With all due respect to "Charlie" it is hardly a taboo subject. Given that taking this line means ignoring the actions of corporations and the nature of the global imperialist and capitalist system, western elite environmentalists love talking about "overpopulation". Attenborough, while mentioning population, did not, needless to say, mention the actions of corporations or the global imbalance in climate impact even once.


And that really gives away the game.


Just a week ago the western media, including in the UK, was talking about a "report, compiled by Oxfam and the Stockholm Environment Institute" that showed that:


The wealthiest 1% of the world’s population were responsible for the emission of more than twice as much carbon dioxide as the poorer half of the world from 1990 to 2015, according to new research.
Carbon dioxide emissions rose by 60% over the 25-year period, but the increase in emissions from the richest 1% was three times greater than the increase in emissions from the poorest half.

Further:


Such a concentration of carbon emissions in the hands of the rich means that despite taking the world to the brink of climate catastrophe, through burning fossil fuels, we have still failed to improve the lives of billions, said Tim Gore, head of policy, advocacy and research at Oxfam International.
“The global carbon budget has been squandered to expand the consumption of the already rich, rather than to improve humanity,” he told the Guardian. “A finite amount of carbon can be added to the atmosphere if we want to avoid the worst impacts of the climate crisis. We need to ensure that carbon is used for the best.”
The richest 10% of the global population, comprising about 630 million people, were responsible for about 52% of global emissions over the 25-year period, the study showed.

It is worth noting that:

If left unchecked, in the next decade the carbon emissions of the world’s richest 10% would be enough to raise levels above the point likely to increase temperatures by 1.5C, even if the whole of the rest of the world cut their emissions to zero immediately, according to Monday’s report.

Given that 90% of the world's population has less of an impact than the wealthiest 10%, "overpopulation" as the key point of emphasis when talking about climate change is simply wrong.

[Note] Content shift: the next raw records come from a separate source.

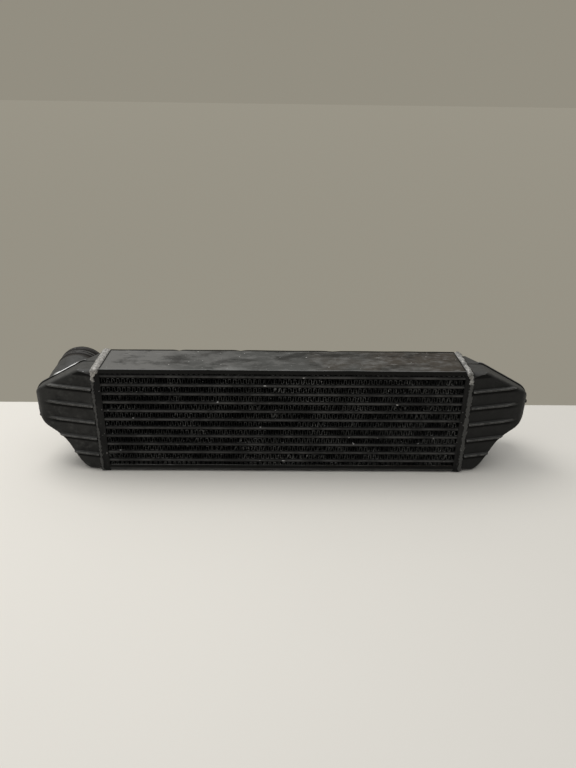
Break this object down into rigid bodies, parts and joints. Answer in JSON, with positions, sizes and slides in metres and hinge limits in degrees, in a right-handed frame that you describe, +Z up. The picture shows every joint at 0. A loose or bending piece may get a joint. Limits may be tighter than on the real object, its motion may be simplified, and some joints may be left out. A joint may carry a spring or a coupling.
{
  "type": "intercooler",
  "caption": "Tube-and-fin charge air cooler with a rectangular black core, two ribbed cast end tanks, rear ports and bare weld beads; cools compressed intake air.",
  "frame": {"origin": "on the ground, in the middle of the part's length and of its depth from the front face to the port mouths", "axes": "+X along the core from the left tank to the right tank, +Y to the rear, the way both ports open, +Z up"},
  "size_m": [0.5934, 0.0878, 0.1375],
  "materials": {
    "painted_tube": "satin black paint, dusty, thin on the tube edges",
    "painted_fin": "matt black paint on thin fins, with bright bare nicks",
    "painted_sheet": "worn satin black paint on sheet, grey with dust and scuffs",
    "painted_header": "satin black paint",
    "painted_casting": "satin black paint over a cast surface, dusty and rubbed on the ribs",
    "bare_weld": "bare oxidised aluminium weld, painted over on the sides"
  },
  "bodies": {
    "root": {"charge_tube_01": "painted_tube", "charge_tube_02": "painted_tube", "charge_tube_03": "painted_tube", "charge_tube_04": "painted_tube", "charge_tube_05": "painted_tube", "charge_tube_06": "painted_tube", "charge_tube_07": "painted_tube", "charge_tube_08": "painted_tube", "charge_tube_09": "painted_tube", "charge_tube_10": "painted_tube", "charge_tube_11": "painted_tube", "fin_row_01": "painted_fin", "fin_row_02": "painted_fin", "fin_row_03": "painted_fin", "fin_row_04": "painted_fin", "fin_row_05": "painted_fin", "fin_row_06": "painted_fin", "fin_row_07": "painted_fin", "fin_row_08": "painted_fin", "fin_row_09": "painted_fin", "fin_row_10": "painted_fin", "fin_row_11": "painted_fin", "fin_row_12": "painted_fin", "top_side_plate": "painted_sheet", "bottom_side_plate": "painted_sheet", "right_header_plate": "painted_header", "left_header_plate": "painted_header", "right_tank": "painted_casting", "left_tank": "painted_casting", "right_weld_bead": "bare_weld", "left_weld_bead": "bare_weld"}
  },
  "joints": []
}
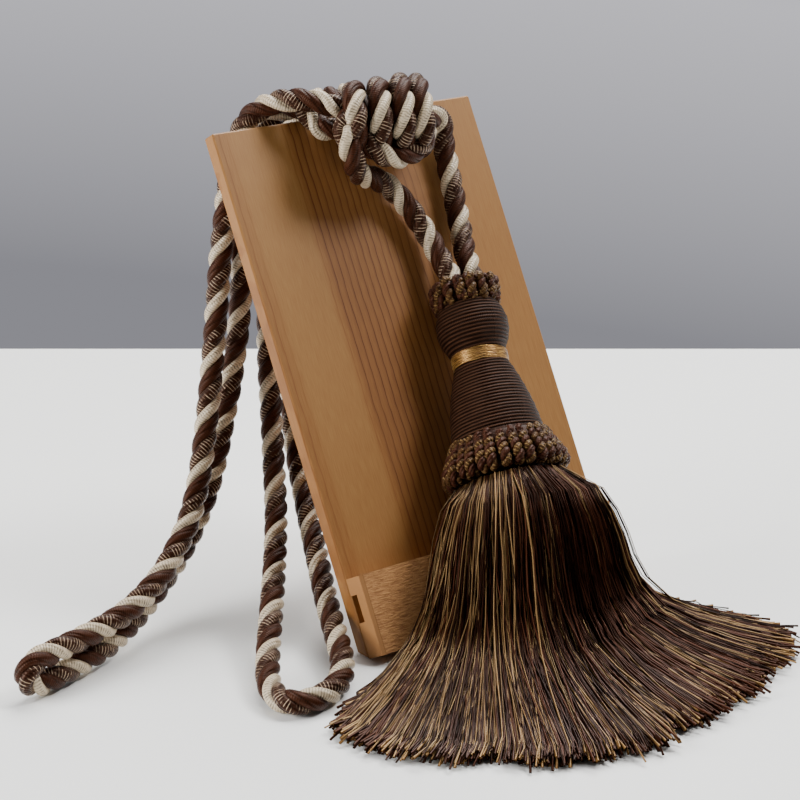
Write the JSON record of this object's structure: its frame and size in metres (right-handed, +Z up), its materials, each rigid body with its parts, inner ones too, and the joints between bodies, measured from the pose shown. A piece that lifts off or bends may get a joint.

Since Attenborough pontificated about "waste" it also worth noting that things like food waste are not at all evenly distributed around the world (and neither is food consumption). This is a very important point due to the impact of capitalist agriculture and food distribution globally. As noted on CNN in May, 2020:


Climate experts have identified food waste as one of the top sustainability problems worldwide and the United Nations environment program has an ambitious goal of eliminating half of all food waste by 2030.
"Globally, if food waste could be represented as its own country, it would be the third largest greenhouse gas emitter, behind China and the US," the agency said on its website. "The resources needed to produce the food that becomes lost or wasted has a carbon footprint of about 3.3 billion tons of CO2."

Unsurprisingly "Researchers said that food waste is not a "problem at low levels of affluence," or in developing countries, and that a so-called "elasticity" or growth in waste occurs as incomes increase."


This understates matters considerably as the graphic below shows:

Again, a small minority of the global population is responsible for far more waste than all of the rest.


And then there are the corporations.


In just one report showing their impact in 2017, the Carbon Majors Report found that "100 companies have been the source of more than 70% of the world’s greenhouse gas emissions since 1988" and that:


...more than half of global industrial emissions since 1988 – the year the Intergovernmental Panel on Climate Change was established – can be traced to just 25 corporate and state-owned entities. The scale of historical emissions associated with these fossil fuel producers is large enough to have contributed significantly to climate change, according to the report.

These facts put things into the proper perspective.


While, obviously, population growth impacts the environment, placing an emphasis on it while not mentioning vastly uneven global population patterns of emissions, consumption and waste as well as the hugely disproportionate impact of a relatively small number of corporations is deeply misleading and acts as an apologist narrative for imperialism and capitalism.